**Do this**
Write out all of the data exactly as it appears.

---+---

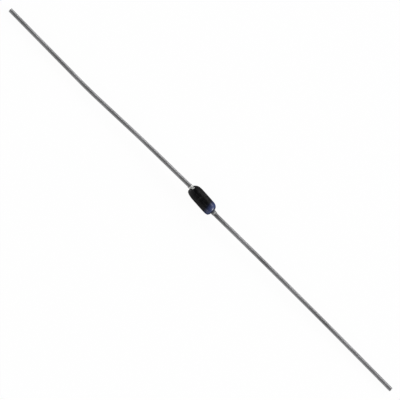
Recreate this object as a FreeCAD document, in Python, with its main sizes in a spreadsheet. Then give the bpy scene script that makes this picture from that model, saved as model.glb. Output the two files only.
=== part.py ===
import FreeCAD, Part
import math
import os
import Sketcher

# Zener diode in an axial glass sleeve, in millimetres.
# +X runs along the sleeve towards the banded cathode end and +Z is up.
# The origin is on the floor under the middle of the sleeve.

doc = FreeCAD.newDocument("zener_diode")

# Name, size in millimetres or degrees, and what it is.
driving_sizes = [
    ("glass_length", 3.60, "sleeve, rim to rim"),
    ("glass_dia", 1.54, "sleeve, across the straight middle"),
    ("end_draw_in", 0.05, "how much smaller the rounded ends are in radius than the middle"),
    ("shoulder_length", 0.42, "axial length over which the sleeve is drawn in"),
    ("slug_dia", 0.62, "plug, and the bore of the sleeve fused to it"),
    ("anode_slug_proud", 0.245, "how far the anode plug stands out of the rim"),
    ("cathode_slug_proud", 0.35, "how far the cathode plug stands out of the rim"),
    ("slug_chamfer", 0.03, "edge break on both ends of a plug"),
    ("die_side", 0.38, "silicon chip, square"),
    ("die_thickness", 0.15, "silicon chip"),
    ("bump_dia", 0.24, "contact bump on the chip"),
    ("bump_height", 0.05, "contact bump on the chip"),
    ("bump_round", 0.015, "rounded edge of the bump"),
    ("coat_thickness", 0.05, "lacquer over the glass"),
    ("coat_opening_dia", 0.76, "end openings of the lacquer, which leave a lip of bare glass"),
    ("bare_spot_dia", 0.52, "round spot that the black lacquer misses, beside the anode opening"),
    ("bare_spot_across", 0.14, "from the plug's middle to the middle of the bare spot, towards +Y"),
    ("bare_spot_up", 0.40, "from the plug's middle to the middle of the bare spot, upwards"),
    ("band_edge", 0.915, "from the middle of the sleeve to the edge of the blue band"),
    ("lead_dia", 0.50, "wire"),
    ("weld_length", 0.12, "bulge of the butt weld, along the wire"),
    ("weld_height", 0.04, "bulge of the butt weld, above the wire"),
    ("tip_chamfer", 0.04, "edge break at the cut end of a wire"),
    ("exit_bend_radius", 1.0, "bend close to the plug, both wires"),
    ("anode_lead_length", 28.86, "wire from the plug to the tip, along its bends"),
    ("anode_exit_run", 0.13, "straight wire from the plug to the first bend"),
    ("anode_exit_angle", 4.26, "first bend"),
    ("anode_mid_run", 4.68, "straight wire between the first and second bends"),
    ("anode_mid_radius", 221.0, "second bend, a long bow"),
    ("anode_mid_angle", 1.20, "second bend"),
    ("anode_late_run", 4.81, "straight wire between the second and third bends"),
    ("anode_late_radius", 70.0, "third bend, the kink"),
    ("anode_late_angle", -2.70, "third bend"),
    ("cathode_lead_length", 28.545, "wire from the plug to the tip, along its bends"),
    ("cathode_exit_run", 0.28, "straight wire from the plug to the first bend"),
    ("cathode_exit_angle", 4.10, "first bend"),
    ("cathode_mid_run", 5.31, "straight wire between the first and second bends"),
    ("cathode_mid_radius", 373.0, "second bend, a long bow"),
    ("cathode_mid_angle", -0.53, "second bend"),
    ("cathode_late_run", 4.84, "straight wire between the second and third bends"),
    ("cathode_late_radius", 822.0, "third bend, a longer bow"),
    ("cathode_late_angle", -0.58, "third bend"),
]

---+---

**Result**
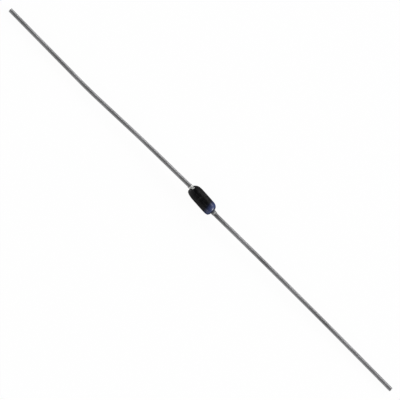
Recreate this object as a FreeCAD document, in Python, with its main sizes in a spreadsheet. Then give the bpy scene script that makes this picture from that model, saved as model.glb. Output the two files only.
=== part.py ===
import FreeCAD, Part
import math
import os
import Sketcher

# Zener diode in an axial glass sleeve, in millimetres.
# +X runs along the sleeve towards the banded cathode end and +Z is up.
# The origin is on the floor under the middle of the sleeve.

doc = FreeCAD.newDocument("zener_diode")

# Name, size in millimetres or degrees, and what it is.
driving_sizes = [
    ("glass_length", 3.60, "sleeve, rim to rim"),
    ("glass_dia", 1.54, "sleeve, across the straight middle"),
    ("end_draw_in", 0.05, "how much smaller the rounded ends are in radius than the middle"),
    ("shoulder_length", 0.42, "axial length over which the sleeve is drawn in"),
    ("slug_dia", 0.62, "plug, and the bore of the sleeve fused to it"),
    ("anode_slug_proud", 0.245, "how far the anode plug stands out of the rim"),
    ("cathode_slug_proud", 0.35, "how far the cathode plug stands out of the rim"),
    ("slug_chamfer", 0.03, "edge break on both ends of a plug"),
    ("die_side", 0.38, "silicon chip, square"),
    ("die_thickness", 0.15, "silicon chip"),
    ("bump_dia", 0.24, "contact bump on the chip"),
    ("bump_height", 0.05, "contact bump on the chip"),
    ("bump_round", 0.015, "rounded edge of the bump"),
    ("coat_thickness", 0.05, "lacquer over the glass"),
    ("coat_opening_dia", 0.76, "end openings of the lacquer, which leave a lip of bare glass"),
    ("bare_spot_dia", 0.52, "round spot that the black lacquer misses, beside the anode opening"),
    ("bare_spot_across", 0.14, "from the plug's middle to the middle of the bare spot, towards +Y"),
    ("bare_spot_up", 0.40, "from the plug's middle to the middle of the bare spot, upwards"),
    ("band_edge", 0.915, "from the middle of the sleeve to the edge of the blue band"),
    ("lead_dia", 0.50, "wire"),
    ("weld_length", 0.12, "bulge of the butt weld, along the wire"),
    ("weld_height", 0.04, "bulge of the butt weld, above the wire"),
    ("tip_chamfer", 0.04, "edge break at the cut end of a wire"),
    ("exit_bend_radius", 1.0, "bend close to the plug, both wires"),
    ("anode_lead_length", 28.86, "wire from the plug to the tip, along its bends"),
    ("anode_exit_run", 0.13, "straight wire from the plug to the first bend"),
    ("anode_exit_angle", 4.26, "first bend"),
    ("anode_mid_run", 4.68, "straight wire between the first and second bends"),
    ("anode_mid_radius", 221.0, "second bend, a long bow"),
    ("anode_mid_angle", 1.20, "second bend"),
    ("anode_late_run", 4.81, "straight wire between the second and third bends"),
    ("anode_late_radius", 70.0, "third bend, the kink"),
    ("anode_late_angle", -2.70, "third bend"),
    ("cathode_lead_length", 28.545, "wire from the plug to the tip, along its bends"),
    ("cathode_exit_run", 0.28, "straight wire from the plug to the first bend"),
    ("cathode_exit_angle", 4.10, "first bend"),
    ("cathode_mid_run", 5.31, "straight wire between the first and second bends"),
    ("cathode_mid_radius", 373.0, "second bend, a long bow"),
    ("cathode_mid_angle", -0.53, "second bend"),
    ("cathode_late_run", 4.84, "straight wire between the second and third bends"),
    ("cathode_late_radius", 822.0, "third bend, a longer bow"),
    ("cathode_late_angle", -0.58, "third bend"),
]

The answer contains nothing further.